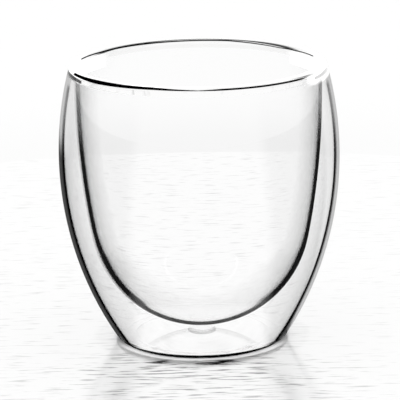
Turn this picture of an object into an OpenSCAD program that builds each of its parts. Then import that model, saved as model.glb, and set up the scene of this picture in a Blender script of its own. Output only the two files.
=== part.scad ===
// Double walled glass cup, blown from clear glass.
// Every piece is a body of revolution around Z. The cup stands on z = 0 with its axis at the origin.
// Each section is drawn in the half plane of radius (x) and height (y) from arcs that meet tangentially.

/* [Cup] */
// Height of the cup
cup_h = 90; // [84:0.5:96]
// Inner diameter of the mouth
mouth_d = 75; // [70:0.5:80]
// How far the belly stands out from the inside of the mouth
belly_swell = 7.2; // [6:0.1:9]
// Height of the widest place
belly_z = 60; // [54:0.5:64]
// Outer diameter of the flat foot, where the heel meets it
foot_d = 49.2; // [44:0.2:56]
// Outer radius of the heel
heel_r = 3.9; // [3:0.1:6]

/* [Walls] */
// Wall of the outer shell
shell_wall = 1.6; // [1.2:0.1:2.2]
// Wall of the inner bowl
bowl_wall = 1.6; // [1.2:0.1:2.2]
// Thickness of the fused lip
lip_t = 3.4; // [3:0.1:4.2]
// Width of the air gap at its top, where the walls join
crotch_w = 1.2; // [0.8:0.1:1.8]

/* [Bowl] */
// Length of the straight inner wall below the rim
straight_h = 11; // [8:0.5:20]
// Radius of the long arc of the bowl's side
bowl_arc_r = 235; // [200:5:300]
// Air gap between the base and the bottom of the bowl
floor_gap = 2; // [1.8:0.1:6]

/* [Foot] */
// Width of the flat ring that the cup stands on
foot_ring_w = 3; // [2:0.2:6]
// Rise of the shallow push-up inside the ring
push_up = 1.4; // [1.3:0.1:2.4]

/* [Vent] */
// Diameter of the vent hole in the base
vent_d = 6; // [4:0.5:7]
// Diameter of the plug's head
plug_head_d = 9; // [8.5:0.5:14]
// Thickness of the plug's head
plug_head_t = 0.8; // [0.5:0.1:1]
// Diameter of the plug's inner lip
plug_lip_d = 7.6; // [7.2:0.2:8.4]
// Thickness of the plug's inner lip
plug_lip_t = 0.8; // [0.5:0.1:1.2]
// Play around the plug's neck
plug_play = 0.05; // [0.02:0.01:0.1]
// Gap between the plug and the two faces of the base
plug_seat_gap = 0.03; // [0.01:0.01:0.1]

/* [Hidden] */
$fn = 180;

// Overrun of every cut
over = 1;
// Opacity of the glass in a preview
glass_alpha = 0.45;

// Radii that follow from the diameters
mouth_r = mouth_d / 2;
belly_r = mouth_r + belly_swell;
foot_r = foot_d / 2;
vent_r = vent_d / 2;
plug_head_r = plug_head_d / 2;
plug_lip_r = plug_lip_d / 2;
plug_neck_r = vent_r - plug_play;

// Radius of an arc that is upright at its widest place and holds a small circle inside itself.
// in_by is how far the small circle's centre lies inside the widest place, off is its distance above or below it.
function side_arc(in_by, off, small_r) =
    (in_by * in_by + off * off - small_r * small_r) / (2 * (in_by - small_r));

// The lip's round top touches the inside of the mouth, the top plane and the upper side arc
lip_r = lip_t / 2;
lip_c = [mouth_r + lip_r, cup_h - lip_r];
upper_r = side_arc(belly_r - lip_c.x, lip_c.y - belly_z, lip_r);
upper_c = [belly_r - upper_r, belly_z];
lip_a = atan2(lip_c.y - upper_c.y, lip_c.x - upper_c.x);

// The heel touches the foot plane and the lower side arc
heel_c = [foot_r, heel_r];
lower_r = side_arc(belly_r - heel_c.x, belly_z - heel_c.y, heel_r);
lower_c = [belly_r - lower_r, belly_z];
heel_a = atan2(heel_c.y - lower_c.y, heel_c.x - lower_c.x);

// The push-up is a cap that meets the inner edge of the foot ring
push_up_edge_r = foot_r - foot_ring_w;
push_up_r = (push_up_edge_r * push_up_edge_r + push_up * push_up) / (2 * push_up);
push_up_c = [0, push_up - push_up_r];
function push_up_z(r) = push_up_c.y + sqrt(push_up_r * push_up_r - r * r);

// The bowl's round bottom touches the long side arc and stands clear of the base
bowl_mouth_r = mouth_r + bowl_wall;
straight_z = cup_h - straight_h;
bowl_side_c = [bowl_mouth_r - bowl_arc_r, straight_z];
bowl_bottom_z = push_up + shell_wall + floor_gap;
bowl_drop = straight_z - bowl_bottom_z;
bottom_r = (bowl_arc_r * bowl_arc_r - bowl_side_c.x * bowl_side_c.x - bowl_drop * bowl_drop)
    / (2 * (bowl_arc_r - bowl_drop));
bottom_c = [0, bowl_bottom_z + bottom_r];
bottom_a = atan2(bottom_c.y - bowl_side_c.y, bottom_c.x - bowl_side_c.x);

// The walls are cut level where the air gap has narrowed to its top width, and the lip starts there
crotch_outer_r = bowl_mouth_r + crotch_w;
weld_z = upper_c.y + sqrt(pow(upper_r - shell_wall, 2) - pow(crotch_outer_r - upper_c.x, 2));

// Tangent arcs meet at these heights, on a surface that lies inset inside the outer one
function heel_join_z(inset) = heel_c.y + (heel_r - inset) * sin(heel_a);
function bottom_join_z(inset) = bottom_c.y + (bottom_r - inset) * sin(bottom_a);
lip_join_z = lip_c.y + lip_r * sin(lip_a);

// Radius that reaches past every section
reach_r = belly_r + over;

// Rectangle between two corners, so that neighbours share their edges exactly
module window(low, high) {
    polygon([low, [high.x, low.y], high, [low.x, high.y]]);
}

// Disc, kept only inside a rectangle
module disc_in(centre, r, low, high) {
    intersection() {
        translate(centre) circle(r = r);
        window(low, high);
    }
}

// The shell's outside, or its inside when it is inset by the wall
module shell_outline(inset, top_z) {
    join_z = heel_join_z(inset);
    disc_in(upper_c, upper_r - inset, [0, belly_z], [reach_r, top_z]);
    disc_in(lower_c, lower_r - inset, [0, join_z], [reach_r, belly_z]);
    disc_in(heel_c, heel_r - inset, [foot_r, 0], [reach_r, join_z]);
    window([0, inset], [foot_r, join_z]);
}

// The bowl's outside, or its inside when it is inset by the wall
module bowl_outline(inset, top_z) {
    join_z = bottom_join_z(inset);
    window([0, straight_z], [bowl_mouth_r - inset, top_z]);
    disc_in(bowl_side_c, bowl_arc_r - inset, [0, join_z], [reach_r, straight_z]);
    disc_in(bottom_c, bottom_r - inset, [0, 0], [reach_r, join_z]);
}

// Wall of even thickness from the weld down to the foot ring, with the push-up and the vent hole
module shell_section() {
    difference() {
        union() {
            difference() {
                shell_outline(0, weld_z);
                shell_outline(shell_wall, weld_z + over);
            }
            disc_in([push_up_c.x, push_up_c.y + shell_wall], push_up_r,
                [0, 0], [push_up_edge_r, push_up + shell_wall]);
        }
        translate(push_up_c) circle(r = push_up_r);
        window([-over, -over], [vent_r, push_up + shell_wall + over]);
    }
}

module bowl_section() {
    difference() {
        bowl_outline(0, weld_z);
        bowl_outline(bowl_wall, weld_z + over);
    }
}

// Both walls run together into the lip, whose underside is the arched top of the air gap
module lip_section() {
    difference() {
        union() {
            disc_in(lip_c, lip_r, [0, lip_join_z], [reach_r, cup_h]);
            disc_in(lip_c, lip_r, [0, lip_c.y], [lip_c.x, lip_join_z]);
            disc_in(upper_c, upper_r, [lip_c.x, weld_z], [reach_r, lip_join_z]);
            window([mouth_r, weld_z], lip_c);
        }
        translate([bowl_mouth_r + crotch_w / 2, weld_z]) circle(d = crotch_w);
    }
}

// Head under the base, neck through the vent and lip above the base
module plug_section() {
    head_top_z = push_up_z(plug_head_r) - plug_seat_gap;
    lip_bottom_z = push_up_z(vent_r) + shell_wall + plug_seat_gap;
    head_z = head_top_z - plug_head_t;
    edge_r = plug_head_t / 2;
    translate([0, head_z]) square([plug_head_r - edge_r, plug_head_t]);
    disc_in([plug_head_r - edge_r, head_z + edge_r], edge_r,
        [plug_head_r - edge_r, head_z], [plug_head_r, head_top_z]);
    polygon([
        [0, head_z],
        [plug_neck_r, head_z],
        [plug_neck_r, lip_bottom_z],
        [plug_lip_r, lip_bottom_z],
        [plug_neck_r, lip_bottom_z + plug_lip_t],
        [0, lip_bottom_z + plug_lip_t]
    ]);
}

module outer_shell() {
    color("lightcyan", glass_alpha) rotate_extrude() shell_section();
}

module inner_bowl() {
    color("azure", glass_alpha) rotate_extrude() bowl_section();
}

module rim_bead() {
    color("paleturquoise", glass_alpha) rotate_extrude() lip_section();
}

module vent_plug() {
    color("whitesmoke") rotate_extrude() plug_section();
}

outer_shell();
inner_bowl();
rim_bead();
vent_plug();
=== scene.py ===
import math
import bpy
import numpy as np
from mathutils import Matrix, Vector


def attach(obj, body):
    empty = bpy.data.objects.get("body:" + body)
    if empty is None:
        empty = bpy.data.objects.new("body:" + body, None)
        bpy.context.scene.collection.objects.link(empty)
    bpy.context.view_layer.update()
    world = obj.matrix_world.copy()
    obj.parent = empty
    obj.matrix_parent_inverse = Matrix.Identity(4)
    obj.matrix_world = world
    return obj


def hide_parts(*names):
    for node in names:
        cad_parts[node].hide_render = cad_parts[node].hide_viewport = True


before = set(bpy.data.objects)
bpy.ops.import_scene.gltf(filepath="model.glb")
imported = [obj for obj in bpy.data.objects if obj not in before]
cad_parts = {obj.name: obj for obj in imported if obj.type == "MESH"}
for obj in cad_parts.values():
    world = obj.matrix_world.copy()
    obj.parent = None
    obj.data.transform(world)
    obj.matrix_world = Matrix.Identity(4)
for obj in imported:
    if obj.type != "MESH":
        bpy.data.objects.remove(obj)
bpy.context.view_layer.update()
scene = bpy.context.scene
mm = 0.001
print("frame loaded:", sorted(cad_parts))

view = {
    "imagePixels": 400,
    "focalPixels": 2709.0,
    "sensorWidth": 36.0,  # mm
    "pitch": 14.269,  # degrees down
    "roll": -0.944,  # degrees
    "distance": 866.9,  # mm from the point looked at
    "aimHeight": 44.864,  # mm
    "sideways": 0.02,  # mm to the right
    "nearest": 0.01,  # metres, what is nearer or farther than these isn't seen
    "farthest": 100.0,
}


def makeCamera():
    # the camera looks along +Y and down by the pitch, and is rolled about its own line of sight
    pitch, roll = math.radians(view["pitch"]), math.radians(view["roll"])
    ahead = Vector((0, math.cos(pitch), -math.sin(pitch)))
    right = Vector((1, 0, 0))
    above = right.cross(ahead)
    camX = math.cos(roll) * right + math.sin(roll) * above
    camY = -math.sin(roll) * right + math.cos(roll) * above
    place = Vector((view["sideways"], 0, view["aimHeight"])) - view["distance"] * ahead
    lens = bpy.data.cameras.new("camera")
    lens.sensor_fit = "HORIZONTAL"
    lens.sensor_width = view["sensorWidth"]
    lens.lens = view["focalPixels"] * view["sensorWidth"] / view["imagePixels"]
    lens.clip_start, lens.clip_end = view["nearest"], view["farthest"]
    made = bpy.data.objects.new("camera", lens)
    turn = Matrix((camX, camY, -ahead)).transposed().to_4x4()
    made.matrix_world = Matrix.Translation(place * mm) @ turn
    scene.collection.objects.link(made)
    scene.camera = made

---

* **Stated exercise**:
Return exactly the lines above from the line that has "glass_alpha) rotate_extrude() lip_section();" through the line that has "before = set(bpy.data.objects)", inclusive, and nothing else.

* **Written reply**:
    color("paleturquoise", glass_alpha) rotate_extrude() lip_section();
}

module vent_plug() {
    color("whitesmoke") rotate_extrude() plug_section();
}

outer_shell();
inner_bowl();
rim_bead();
vent_plug();
=== scene.py ===
import math
import bpy
import numpy as np
from mathutils import Matrix, Vector


def attach(obj, body):
    empty = bpy.data.objects.get("body:" + body)
    if empty is None:
        empty = bpy.data.objects.new("body:" + body, None)
        bpy.context.scene.collection.objects.link(empty)
    bpy.context.view_layer.update()
    world = obj.matrix_world.copy()
    obj.parent = empty
    obj.matrix_parent_inverse = Matrix.Identity(4)
    obj.matrix_world = world
    return obj


def hide_parts(*names):
    for node in names:
        cad_parts[node].hide_render = cad_parts[node].hide_viewport = True


before = set(bpy.data.objects)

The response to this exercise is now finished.